In this episode Matt, Bill & Jon discuss various debugging techniques for use in both production and development. Bill explains why he doesn’t like his developers to use the debugger and how he prefers to only use techniques available in production. Matt expresses a few counterpoints based on his different experiences, and then the group goes over some techniques for debugging in production.
Matthew Boyle: Actually, I spent some time looking at this today… So one of our teams is responsible for running our internal CI system, and there was an incident where our CI system stopped receiving job requests for a little period, due to like a network blip. So effectively, engineers were trying to [unintelligible 00:45:33.02] to build, and it wasn’t triggering the build. So what we did was we restarted the system, and it meant that folks were basically effectively trying to get their builds scheduled… And this is kind of known as the “Thundering Herd Problem”, is like something fails, and then everyone just clicks Retry a million times.
[00:45:53.20] So we had our sort of steady job loads coming in, we had lots of people retrying jobs, we had other systems that were trying to interact with us in the sort of 15-20 minutes (we had some downtime), and this system operated sort of between 60% to 80% CPU at normal periods, but because of all this sort of extra traffic that was coming at it, it all of a sudden went to nearly 100, which meant that all the jobs that were already in the queue were starting to slow down, but then new jobs were still coming in, because we had so many builds going on at once that we kind of ended up in this really difficult situation where we are struggling to process the amount we have, it’s slowing down the system, but then more jobs are still trying to get in at the normal rate… So you end up in this really difficult situation where you kind of have to either scale vertically, horizontally, or make a decision to potentially rate-limit or pause the amount of jobs coming in, so you can process what you’ve got, and then you can proceed. So that’s just one example.
I do have another example from maybe a more customer-facing thing as well… But I worked on a project, it was one of the last projects I worked on before I became an engineering manager, actually, and it was called crawl hints. So you can type in Cloudflare crawl hints; I’ll share a blog post. And it was a project I worked on that I was really proud of. But effectively, what we did is we’d take signals from internet traffic, and then we used that to push information to various search indexes, to let them know that something might have changed in a website.
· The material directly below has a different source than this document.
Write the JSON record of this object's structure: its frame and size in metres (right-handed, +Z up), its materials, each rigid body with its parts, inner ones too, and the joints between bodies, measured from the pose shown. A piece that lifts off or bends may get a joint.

So if you think about it, before we built crawl hints, what happens is you have all these bots that go around the internet, scraping the internet, looking for changes to content to decide what to rate it on a search engine. And we worked with some of our search partners and we were like “Well, that’s a really inefficient use of resources.” You’ve got all these bots, all over the world, scraping the internet. What if instead we pushed information to them as websites change? So that’s what we did. We built that. Cloudflare is in a unique position to be able to give information about when sites change, so we started to build that.
So what we did is we took a bunch of information from our edge, and we forwarded it to a Kubernetes cluster, and we began to process this information to figure out what was fresh, and then push it to the search engines. So the service I wrote was in Go, but what was really interesting is we kind of did this on a polling loop, for various reasons that are even more confusing; these search engines had – they have rate limits, right? We can’t push too much information to them within a period; we’ve got to kind of throttle ourselves a little bit. So what we were doing is we were pushing this information into Redis, we were storing it there for a bit, and then we were pushing it to the search engine.
So we had these situations where the system I was running was like really spiky. You’d basically have like no CPU usage, and then all the CPU usage. And we traditionally have things like Horizontal Pod Autoscaler set up on our Kubernetes pods, which is a very fancy way of saying if various things start to go up, then you scale the pod horizontally. So we basically have this thing where the pod was like bored, it was bored, it was bored, and then all of a sudden it burst to life, and it has all this traffic, and it has all this work to do… And it was kind of making all these confusing signals and metrics and graphs and things. So trying to figure out a way to – instead of kind of letting the Horizontal Pod Autoscaler scale, or to have a whole bunch of CPU available, it was about trying to tune the workload so that we had the right amount of CPU we needed to do the job we needed to do, without having to kind of like scale it and unscale it, if you will, continuously. And it was kind of like that trade-off between “What’s the easy thing to do, and what’s the right thing to do here to use a limited amount of CPU?” Because as we said, we don’t have infinite.